> Do this:
Below are some records. Reproduce them exactly from their first line through the line with "return piece", inclusive.

> Data shown:
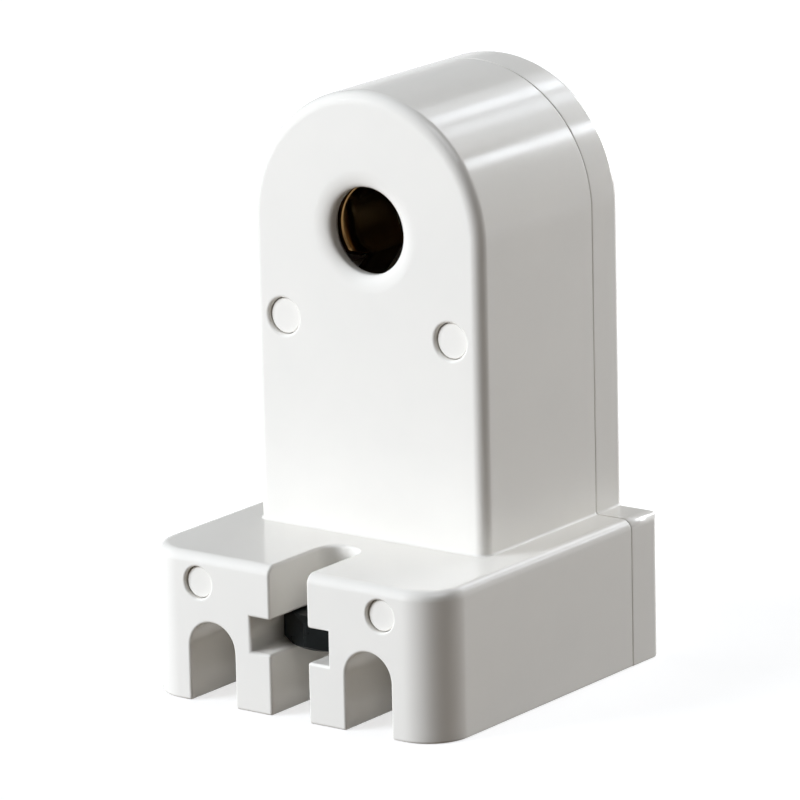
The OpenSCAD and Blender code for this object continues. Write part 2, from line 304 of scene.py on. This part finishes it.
def metalPiece(name, grid, capped, finish, stands, sharpAngle):
    piece = addPiece(name, wrapMesh(name, grid, capped), finish, stands)
    smoothFaces(piece, edgeFacts(piece.data)[1] > sharpAngle)
    return piece


# Straight runs whose corners are rounded by parabolas that start and end one radius away, in even steps.
def bentLine(corners, radius, step):
    corners = np.asarray(corners, float)
    u = np.linspace(0, 1, 9)[:, None]
    line = [corners[:1]]
    for before, corner, after in zip(corners[:-2], corners[1:-1], corners[2:]):
        start, end = (corner + (far - corner) * min(0.5, radius / np.linalg.norm(far - corner))
                      for far in (before, after))
        line.append((1 - u) ** 2 * start + 2 * u * (1 - u) * corner + u ** 2 * end)
    line = np.concatenate(line + [corners[-1:]])
    along = np.r_[0, np.cumsum(np.linalg.norm(np.diff(line, axis=0), axis=1))]
    even = np.linspace(0, along[-1], int(along[-1] / step) + 2)
    return np.stack([np.interp(even, along, line[:, k]) for k in range(2)], 1)


# A metal strip carried along a plane line. low and high say where its two edges lie across that plane, and
# its section is a rectangle with quarter-circle corners. Near the low edge it curls outwards: by flare at
# the edge, falling off with the square of the way in.
def stripGrid(line, low, high, look, flare=0.0):
    thick, r = look["thick"], look["cornerRadius"]
    tangent = np.gradient(line, axis=0)
    tangent /= np.linalg.norm(tangent, axis=1)[:, None]
    outward = np.stack([-tangent[:, 1], tangent[:, 0]], 1)
    turn = np.linspace(0, np.pi / 2, 4)
    part = np.linspace(0, 1, 14)[1:-1]
    flat = thick / 2 - r
    across = np.concatenate([flat + r * np.sin(turn), 0 * part + thick / 2, flat + r * np.cos(turn),
                             -flat - r * np.sin(turn), 0 * part - thick / 2, -flat - r * np.cos(turn)])
    share = np.concatenate([0 * turn + 1, 1 - part, 0 * turn, 0 * turn, part, 0 * turn + 1])
    inset = np.concatenate([-r + r * np.cos(turn), (2 * part - 1) * r, r - r * np.sin(turn),
                            r - r * np.cos(turn), (1 - 2 * part) * r, -r + r * np.sin(turn)])
    width = np.asarray(high)[:, None] * share + np.asarray(low)[:, None] * (1 - share) + inset
    fall = np.clip(1 - (width - np.asarray(low)[:, None]) / look["flareLength"], 0, 1) ** 2
    off = across + np.asarray(flare).reshape(-1, 1) * fall
    return line[:, None, 0] + outward[:, None, 0] * off, line[:, None, 1] + outward[:, None, 1] * off, width


# 0 below zero and 1 above, with a smooth rise over the length.
def softStep(value, length):
    t = np.clip(value / length + 0.5, 0, 1)
    return t * t * (3 - 2 * t)


contactLook = {
    "thick": 0.5, "cornerRadius": 0.1, "pinHeight": 43.7,
    "jawRadius": 4.05, "jawFrom": 62, "jawTo": -50,      # middle of the strip, degrees from the right
    "legSide": 5.2, "footSide": 9.85, "turnTop": 8.3, "turnFoot": 7.1, "lowEnd": 2.1,
    "jawEdges": (15.3, 23.3), "legEdges": (17.5, 22.5), "anchorEdge": 29.2, "footEdge": 22.7,
    "jawFoot": 40.8, "anchorTop": 17.6, "anchorFoot": 12.6, "stepLength": 1.1,
    "flare": 0.45, "flareLength": 1.5,
}


# A jaw round the pin's axis, a leg beside the middle wall and a foot beside the lead, bent from one strip.
def contactGrid(look):
    angle = np.radians(np.linspace(look["jawFrom"], look["jawTo"], 40))
    jaw = np.stack([look["jawRadius"] * np.cos(angle), look["pinHeight"] + look["jawRadius"] * np.sin(angle)], 1)
    legTop = [look["legSide"], jaw[-1, 1] - 3.5]
    leg = bentLine([jaw[-1], legTop, [look["legSide"], look["turnTop"]], [look["footSide"], look["turnFoot"]],
                    [look["footSide"], look["lowEnd"]]], 1.0, 0.3)
    line = np.concatenate([jaw, leg[1:]])
    up = line[:, 1]
    jawLow, jawHigh = look["jawEdges"]
    legLow, legHigh = look["legEdges"]
    belowJaw = softStep(look["jawFoot"] - up, look["stepLength"])
    belowTop = softStep(look["anchorTop"] - up, look["stepLength"])
    belowAnchor = softStep(look["anchorFoot"] - up, look["stepLength"])
    low = jawLow + (legLow - jawLow) * belowJaw + (look["footEdge"] - legLow) * belowAnchor
    high = jawHigh + (legHigh - jawHigh) * belowJaw + (look["anchorEdge"] - legHigh) * belowTop
    x, z, y = stripGrid(line, low, high, look, look["flare"] * (1 - belowJaw))
    return np.stack([x, y - frontToOrigin, z], -1)


gripLook = {
    "thick": 0.4, "cornerRadius": 0.08, "flareLength": 1.0,
    "corners": ((6.85, 29.2), (6.85, 23.53), (7.73, 22.9), (9.35, 26.68)),
    "low": 2.1, "high": 6.05,
}


# A spring bent into a narrow V, seen from above, whose free leg leans on the lead.
def gripGrid(look):
    line = bentLine(look["corners"], 0.45, 0.12)
    x, y, z = stripGrid(line, 0 * line[:, 0] + look["low"], 0 * line[:, 0] + look["high"], look)
    return np.stack([x, y - frontToOrigin, z], -1)


toLeft = np.array([-1, 1, 1])
for sideName, mirror in (("right", 1), ("left", toLeft)):
    metalPiece(sideName + "Jaw", contactGrid(contactLook) * mirror, True, "contactBronze",
               sideName + "_contact", 50)
    metalPiece(sideName + "Grip", gripGrid(gripLook) * mirror, True, "springSteel",
               sideName + "_lead_grip", 50)
print("contacts and lead grips made")

nutLook = {
    "flats": 8.73, "thick": 3.18, "floor": 5.9, "depth": 7.5, "faceRadius": 4.115, "cornerRadius": 4.96,
    "boreRadius": 1.73, "threadDepth": 0.38, "pitch": 0.794, "mouthRadius": 2.2,
}


# A ring: each row is a section at one angle. The outside follows the hexagon, cut by 30 degree cones at top
# and bottom, and the bore is a V thread, whose depth depends on height less the share of a turn.
def nutGrid(look):
    angle = np.linspace(0, 2 * np.pi, 6 * 36, endpoint=False)[:, None]
    fromFlat = (angle + np.pi / 6) % (np.pi / 3) - np.pi / 6
    outer = np.minimum(look["flats"] / 2 / np.cos(fromFlat), look["cornerRadius"])
    rise = (outer - look["faceRadius"]) * math.tan(math.radians(30))
    thick = look["thick"]
    step = np.linspace(0, 1, 5)
    ones = np.ones_like(outer)
    mouth, face = look["mouthRadius"] * ones, look["faceRadius"] * ones
    outside = np.concatenate([mouth, face, outer, outer, face, mouth], 1)
    outsideUp = np.concatenate([0 * ones, 0 * ones, rise, thick - rise, thick * ones, thick * ones], 1)
    up = np.linspace(thick, 0, 66)[None, 1:-1] * ones
    turn = (up / look["pitch"] - angle / (2 * np.pi)) % 1
    ridge = np.clip(1.25 * np.abs(2 * turn - 1) - 0.125, 0, 1)
    bore = look["boreRadius"] + look["threadDepth"] * ridge
    bore = np.maximum(bore, look["mouthRadius"] - np.minimum(up, thick - up))
    radius = np.concatenate([outside, bore], 1)
    height = np.concatenate([outsideUp, up], 1)
    return np.stack([radius * np.cos(angle), radius * np.sin(angle) + look["depth"] - frontToOrigin,
                     height + look["floor"]], -1)


metalPiece("nut", nutGrid(nutLook), False, "blackSteel", "mounting_nut", 22)
print("nut made")

# camera, fitted to the photographed view
cameraFit = {
    "azimuth": 36.57, "elevation": 14.12, "roll": -1.274,
    "distance": 0.62005, "target": (0.0, 0.0002, 0.030),
    "focalPixels": 6633.8, "centrePixel": (398.75, 364.87), "imagePixels": 800.0,
}


def lookBack(azimuth, elevation):
    a, e = math.radians(azimuth), math.radians(elevation)
    return Vector((math.sin(a) * math.cos(e), -math.cos(a) * math.cos(e), math.sin(e)))


def makeCamera(fit):
    back = lookBack(fit["azimuth"], fit["elevation"])
    a, r = math.radians(fit["azimuth"]), math.radians(fit["roll"])
    level = Vector((math.cos(a), math.sin(a), 0.0))
    upright = back.cross(level)
    right = math.cos(r) * level + math.sin(r) * upright
    up = math.cos(r) * upright - math.sin(r) * level
    data = bpy.data.cameras.new("camera")
    data.sensor_width = 36.0
    data.lens = fit["focalPixels"] * data.sensor_width / fit["imagePixels"]
    data.shift_x = 0.5 - fit["centrePixel"][0] / fit["imagePixels"]
    data.shift_y = fit["centrePixel"][1] / fit["imagePixels"] - 0.5
    data.clip_start, data.clip_end = 0.01, 10.0
    camera = bpy.data.objects.new("camera", data)
    turn = Matrix((right, up, back)).transposed().to_4x4()
    camera.matrix_world = Matrix.Translation(Vector(fit["target"]) + back * fit["distance"]) @ turn
    bpy.context.scene.collection.objects.link(camera)
    bpy.context.scene.camera = camera


makeCamera(cameraFit)

# lamps: azimuth, elevation, distance in m, side in m, watts, and whether its shine shows in glossy surfaces
lampLook = {
    "key": (-42, 19, 0.75, 0.4, 7.6, False, "cool"),
    "rightFill": (135, 18, 0.75, 0.4, 1.3, False, "plain"),
    "rear": (168, 12, 0.75, 0.4, 3.9, True, "plain"),
    "rearHigh": (175, 35, 0.75, 0.4, 0.75, True, "plain"),
    "top": (85, 62, 0.75, 0.4, 1.15, True, "plain"),
    "streak": (153, 27, 0.75, 0.06, 0.1, True, "cool"),
    "rearStreak": (171, 36, 0.75, 0.08, 0.06, True, "cool"),
    "coverStreak": (-178, 37, 0.75, 0.07, 0.08, True, "cool"),
}
lampColour = {"cool": (0.95, 1.005, 1.08), "plain": (0.975, 1.005, 1.045)}     # the moulding is a warm white


def makeLamp(name, azimuth, elevation, distance, side, watts, shines, colour):
    back = lookBack(azimuth, elevation)
    data = bpy.data.lights.new(name, "AREA")
    data.size = side
    data.energy = watts
    data.color = lampColour[colour]
    lamp = bpy.data.objects.new(name, data)
    lamp.visible_glossy = shines
    lamp.matrix_world = Matrix.Translation(Vector((0, 0, 0.03)) + back * distance) @ \
        back.to_track_quat("Z", "Y").to_matrix().to_4x4()
    bpy.context.scene.collection.objects.link(lamp)


for name, values in lampLook.items():
    makeLamp(name, *values)

backdropLook = {"lightLevel": 0.0, "seenLevel": 1.0, "ceilingLevel": 0.35, "ceilingStart": 0.22,
                "floorTone": 0.45, "floorBounce": (0.14, 0.1, 0.06), "floorGlow": 0.68}


# 1 where the eye sees the surface itself, in a mirror or through glass, 0 for the light that it throws.
def seenDirectly(tree):
    path = addNode(tree, "ShaderNodeLightPath")
    first = addNode(tree, "ShaderNodeMath", operation="MAXIMUM")
    second = addNode(tree, "ShaderNodeMath", operation="MAXIMUM")
    link(tree, path.outputs["Is Camera Ray"], first.inputs[0])
    link(tree, path.outputs["Is Glossy Ray"], first.inputs[1])
    link(tree, first.outputs[0], second.inputs[0])
    link(tree, path.outputs["Is Transmission Ray"], second.inputs[1])
    return path.outputs["Is Camera Ray"], second.outputs[0]


# The brightness that a reflection shows: white at the horizon, falling to ceilingLevel at the height ceilingStart.
def reflectedLevel(tree, look):
    place = addNode(tree, "ShaderNodeTexCoord")
    parts = addNode(tree, "ShaderNodeSeparateXYZ")
    link(tree, place.outputs["Generated"], parts.inputs[0])
    return remap(tree, parts.outputs["Z"], look["seenLevel"], look["ceilingLevel"], 0.0, look["ceilingStart"])


def makeWorld(look):
    world = bpy.data.worlds.new("studio")
    world.use_nodes = True
    tree = world.node_tree
    tree.nodes.clear()
    out = addNode(tree, "ShaderNodeOutputWorld")
    lit = addNode(tree, "ShaderNodeBackground")
    shown = addNode(tree, "ShaderNodeBackground")
    mirrored = addNode(tree, "ShaderNodeBackground")
    lit.inputs["Color"].default_value = shown.inputs["Color"].default_value = (1, 1, 1, 1)
    mirrored.inputs["Color"].default_value = (1, 1, 1, 1)
    lit.inputs["Strength"].default_value = look["lightLevel"]
    shown.inputs["Strength"].default_value = look["seenLevel"]
    link(tree, reflectedLevel(tree, look), mirrored.inputs["Strength"])
    camera, seen = seenDirectly(tree)
    mix = addNode(tree, "ShaderNodeMixShader")
    last = addNode(tree, "ShaderNodeMixShader")
    link(tree, seen, mix.inputs["Fac"])
    link(tree, lit.outputs[0], mix.inputs[1])
    link(tree, mirrored.outputs[0], mix.inputs[2])
    link(tree, camera, last.inputs["Fac"])
    link(tree, mix.outputs[0], last.inputs[1])
    link(tree, shown.outputs[0], last.inputs[2])
    link(tree, last.outputs[0], out.inputs["Surface"])
    bpy.context.scene.world = world


def makeFloor(look):
    mesh = bpy.data.meshes.new("floor")
    half = 3.0
    mesh.from_pydata([(-half, -half, 0), (half, -half, 0), (half, half, 0), (-half, half, 0)], [], [(0, 1, 2, 3)])
    floor = bpy.data.objects.new("floor", mesh)
    bpy.context.scene.collection.objects.link(floor)
    mat, tree, shader = newMaterial("paleFloor")
    seen = seenDirectly(tree)[1]
    tone = addNode(tree, "ShaderNodeMix", data_type="RGBA")
    tone.inputs[6].default_value = (*look["floorBounce"], 1)
    tone.inputs[7].default_value = (look["floorTone"],) * 3 + (1,)
    link(tree, seen, tone.inputs[0])
    link(tree, tone.outputs[2], shader.inputs["Base Color"])
    shader.inputs["Roughness"].default_value = 0.9
    shader.inputs["Emission Color"].default_value = (1, 1, 1, 1)
    glow = addNode(tree, "ShaderNodeMath", operation="MULTIPLY")
    glow.inputs[1].default_value = look["floorGlow"]
    link(tree, seen, glow.inputs[0])
    link(tree, glow.outputs[0], shader.inputs["Emission Strength"])
    mesh.materials.append(mat)


makeWorld(backdropLook)
makeFloor(backdropLook)
bpy.context.scene.view_settings.view_transform = "Standard"
print("camera, lamps, backdrop and floor made")
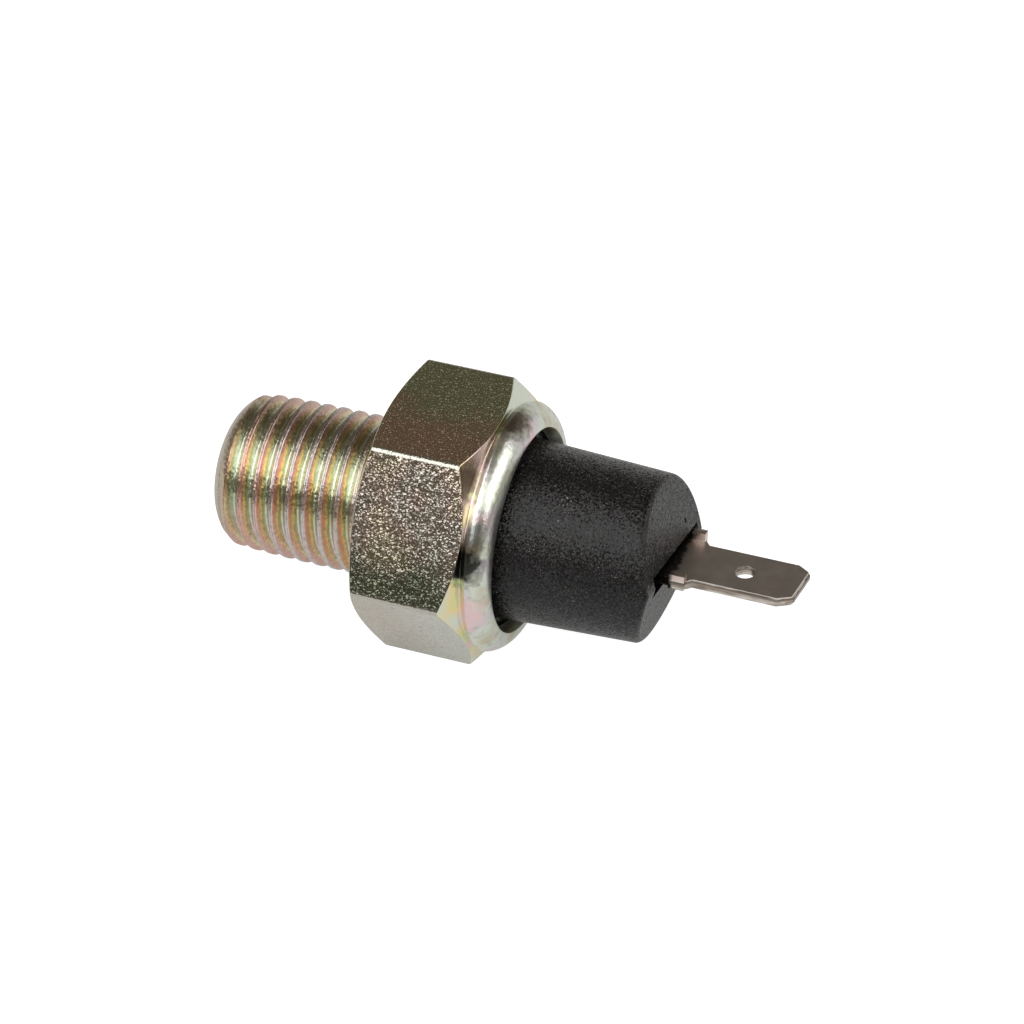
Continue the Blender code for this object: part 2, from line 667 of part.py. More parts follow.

> Response:
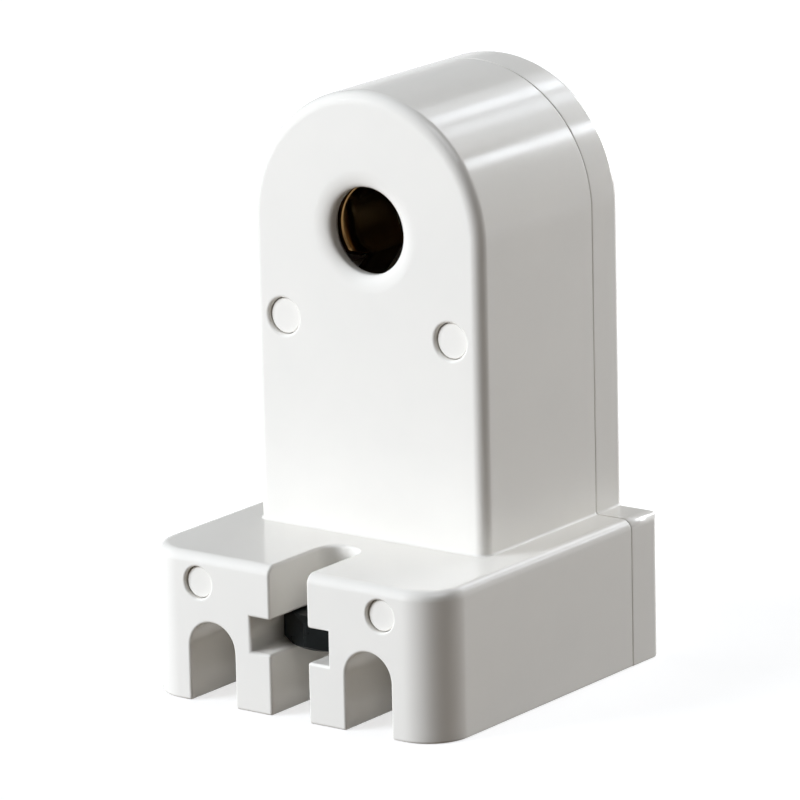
The OpenSCAD and Blender code for this object continues. Write part 2, from line 304 of scene.py on. This part finishes it.
def metalPiece(name, grid, capped, finish, stands, sharpAngle):
    piece = addPiece(name, wrapMesh(name, grid, capped), finish, stands)
    smoothFaces(piece, edgeFacts(piece.data)[1] > sharpAngle)
    return piece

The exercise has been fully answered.